Otto Pächt (1902-1988) war einer der wichtigsten Kunsthistoriker des 20. Jahrhunderts. Er beschäftigte sich vor allem mit der Malerei und Skulptur des 15. und 16. Jahrhunderts in Nordeuropa. Im Unterschied zu vielen seiner Kollegen war er sowohl an der Universität wie am Museum tätig, zwischen 1941 und 1963 inventarisierte er – als Jude von den Nationalsozialisten zur Emigration gezwungen – die mittelalterlichen Handschriften der Bodleian Library in Oxford, ab 1969 leitete er die Edition von Handschriften der Österreichischen Nationalbibliothek in Wien. Ziel seiner Kunstgeschichte war nach eigener Aussage, „verstehend sehen“ zu können, zu erfassen, welchen besonderen Umgang der Künstler mit Gestaltungsproblemen gefunden hat. Die Texte Otto Pächts zeichnen sich dementsprechend durch eindringliche, anschauliche Analysen der Kunstwerke aus. Sie sind indes keine sprachlichen Nachschöpfungen, sondern zielen stets auf einen Erkenntnisgewinn, etwa vor welcher historischen Aufgabe der Künstler stand. Als „Schule des Sehens“ sind seine Bücher treffend charakterisiert worden, sie machen den Leser „optisch mündig“.
Eine besondere Qualität hatten offenbar die Vorlesungen Otto Pächts an der Universität Wien, wo er 1963 bis 1972 als Ordinarius lehrte. Druckreif vorbereitet kursierten sie lange Jahre lediglich als maschinenschriftliche Vervielfältigung, bis sich der Prestel-Verlag in der Person seines Sohnes Michael Pächt dazu entschloss, sie nach und nach als Bücher erscheinen zu lassen. Sie auch noch posthum zu publizieren, gehört gewiss zu einer der glücklichsten verlegerischen Entscheidungen überhaupt, seine Werke zur „Buchmalerei des Mittelalters“ (1984) und zur Altniederländischen Malerei (1989 und 1994) gehören mit zum besten, was man zu diesen Themen lesen kann. Jetzt endlich, rechtzeitig zum hundertsten Geburtstag, liegt auch seine Vorlesung von 1967/68 über die „Venezianische Malerei des 15. Jahrhunderts“ vor. Wie alle anderen Bände der Reihe ist auch dieses Buch wunderschön geworden, sorgfältig ediert und mit Abbildungen von stupender Qualität ausgestattet. Die vier Blöcke mit Farbabbildungen wird man sicherlich immer wieder gerne eigens betrachten wollen, in den Text sind die Darstellungen der Kunstwerke, wenn sie Erwähnung finden, zudem als schwarz-weiß-Abbildung einmontiert, so dass der Lesefluss ungehemmt bleibt. Der Text selbst wirkt ganz frisch, obwohl er doch knapp vierzig Jahre alt ist und die neuere Forschungsliteratur manche Probleme anders sieht. Aber die Beschreibungen, etwa die Farbanalysen oder die Fragen nach den Kompositionsprinzipien der Bilder und Zeichnungen, sind zeitlos. Sie werden unmittelbar, nicht zuletzt weil sie stets auf Beobachtungen vor den Kunstwerken selbst, also den Originalen, gründen.

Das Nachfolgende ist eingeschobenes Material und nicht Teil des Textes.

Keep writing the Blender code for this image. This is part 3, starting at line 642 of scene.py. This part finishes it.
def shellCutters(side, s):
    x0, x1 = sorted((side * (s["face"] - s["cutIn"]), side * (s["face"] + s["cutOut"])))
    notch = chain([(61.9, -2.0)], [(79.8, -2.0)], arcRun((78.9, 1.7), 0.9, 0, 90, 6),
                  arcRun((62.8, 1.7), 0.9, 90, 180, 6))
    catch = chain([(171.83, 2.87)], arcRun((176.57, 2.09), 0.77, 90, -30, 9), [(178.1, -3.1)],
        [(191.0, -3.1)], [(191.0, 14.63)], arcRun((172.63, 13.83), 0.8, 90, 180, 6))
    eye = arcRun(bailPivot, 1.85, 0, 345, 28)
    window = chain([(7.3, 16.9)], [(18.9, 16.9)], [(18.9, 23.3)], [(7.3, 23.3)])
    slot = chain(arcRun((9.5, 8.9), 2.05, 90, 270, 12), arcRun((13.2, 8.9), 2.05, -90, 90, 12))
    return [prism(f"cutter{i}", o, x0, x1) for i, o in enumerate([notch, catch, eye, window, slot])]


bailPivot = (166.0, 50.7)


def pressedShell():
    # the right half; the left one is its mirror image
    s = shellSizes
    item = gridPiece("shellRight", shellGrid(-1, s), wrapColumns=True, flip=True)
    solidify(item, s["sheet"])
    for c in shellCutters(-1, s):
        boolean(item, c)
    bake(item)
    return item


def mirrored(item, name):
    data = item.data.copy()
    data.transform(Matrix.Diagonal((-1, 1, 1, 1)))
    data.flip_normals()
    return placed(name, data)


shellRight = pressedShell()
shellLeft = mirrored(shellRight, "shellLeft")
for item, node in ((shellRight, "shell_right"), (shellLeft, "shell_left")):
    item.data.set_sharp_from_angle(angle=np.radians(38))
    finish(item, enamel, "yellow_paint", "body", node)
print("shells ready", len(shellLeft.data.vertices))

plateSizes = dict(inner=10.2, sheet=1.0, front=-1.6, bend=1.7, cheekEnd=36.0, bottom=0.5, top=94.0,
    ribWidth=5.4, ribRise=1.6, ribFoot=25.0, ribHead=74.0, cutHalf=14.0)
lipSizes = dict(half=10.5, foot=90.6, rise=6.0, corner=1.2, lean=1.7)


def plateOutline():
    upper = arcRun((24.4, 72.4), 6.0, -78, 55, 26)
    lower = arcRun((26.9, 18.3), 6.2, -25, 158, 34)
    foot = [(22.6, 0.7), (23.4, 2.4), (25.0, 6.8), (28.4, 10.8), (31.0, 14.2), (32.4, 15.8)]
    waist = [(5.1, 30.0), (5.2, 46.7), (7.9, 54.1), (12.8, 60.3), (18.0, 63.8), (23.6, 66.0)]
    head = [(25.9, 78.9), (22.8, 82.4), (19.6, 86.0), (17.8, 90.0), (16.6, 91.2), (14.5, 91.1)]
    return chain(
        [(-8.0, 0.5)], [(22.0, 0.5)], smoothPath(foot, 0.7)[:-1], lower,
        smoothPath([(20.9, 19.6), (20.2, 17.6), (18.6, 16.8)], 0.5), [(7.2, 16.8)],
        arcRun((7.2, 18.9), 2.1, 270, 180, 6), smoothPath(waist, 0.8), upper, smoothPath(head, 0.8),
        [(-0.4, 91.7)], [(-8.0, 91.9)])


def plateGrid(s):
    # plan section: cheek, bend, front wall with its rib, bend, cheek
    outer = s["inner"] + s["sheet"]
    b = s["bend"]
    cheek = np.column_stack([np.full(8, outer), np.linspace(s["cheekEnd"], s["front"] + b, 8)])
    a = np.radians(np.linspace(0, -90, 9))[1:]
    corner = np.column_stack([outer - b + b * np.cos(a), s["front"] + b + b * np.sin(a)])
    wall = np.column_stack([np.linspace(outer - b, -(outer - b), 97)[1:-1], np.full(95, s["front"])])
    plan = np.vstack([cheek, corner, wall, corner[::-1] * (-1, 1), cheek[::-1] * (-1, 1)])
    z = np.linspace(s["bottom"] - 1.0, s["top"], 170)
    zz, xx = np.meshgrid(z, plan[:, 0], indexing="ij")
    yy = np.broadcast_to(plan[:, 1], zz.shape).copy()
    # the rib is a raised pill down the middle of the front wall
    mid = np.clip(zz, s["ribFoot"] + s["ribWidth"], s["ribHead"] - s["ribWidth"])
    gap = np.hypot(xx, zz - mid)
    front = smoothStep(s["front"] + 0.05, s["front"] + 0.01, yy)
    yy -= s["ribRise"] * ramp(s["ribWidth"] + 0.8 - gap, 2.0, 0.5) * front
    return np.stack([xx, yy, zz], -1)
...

Die Eigenheit der venezianischen Kunst wird mit dem Buch, das in chronologischer Folge die Werke Jacopo Bellinis, Andrea Mantegnas und Gentile sowie schließlich Giovanni Bellinis in den Blick nimmt, weniger in Fragen der Auftraggeberschaft, des historischen Kontextes, der Funktion oder des Ausstattungszusammenhanges beleuchtet. Es sind vielmehr die Kunstwerke selbst, die hier zum Sprechen gebracht werden. Dass dabei, wenn nötig, historische Quellen angeführt werden, versteht sich bei einem so souveränen Kunsthistoriker wie Otto Pächt von selbst: Zentral wichtig war etwa jene Diskussion von 1457, bei der anlässlich von Zahlungsstreitigkeiten der persönliche Anteil Andrea Mantegnas an den Fresken der Ovetarikapelle in Padua geklärt werden musste. Ein als Gutachter bestellter Maler sagte dazu, „dass er zwar nicht gesehen habe, wie die Fresken gemalt wurden, er aber auf Grund der langen Erfahrung, die er in der Kunst der Malerei besitze, erkenne, dass bestimmte Gemälde von der Hand Andrea Mantegnas seien. Denn unter Malern erkenne man immer, von wessen Hand irgendein Gemälde sei, insbesondere, wenn es sich um die Hand eines berühmten Malers handele.“ Die Brisanz dieses Urheberrechtstreites, bei dem eine Zuschreibung durch den Augenschein eines Experten geklärt werden konnte, hat Pächt erkannt und sie dementsprechend gewürdigt – 1982 hat Martin Warnke dieser hier erstmals schriftlich fassbaren, gleichsam kunsthistorischen Erfassung des Individualstils übrigens einen faszinierenden Aufsatz gewidmet (wiederabgedruckt in Martin Warnke, Nah und Fern zum Bilde. Beiträge zu Kunst und Kunstheorie, Köln [DuMont] 1997, ISBN 3-701-4298-5).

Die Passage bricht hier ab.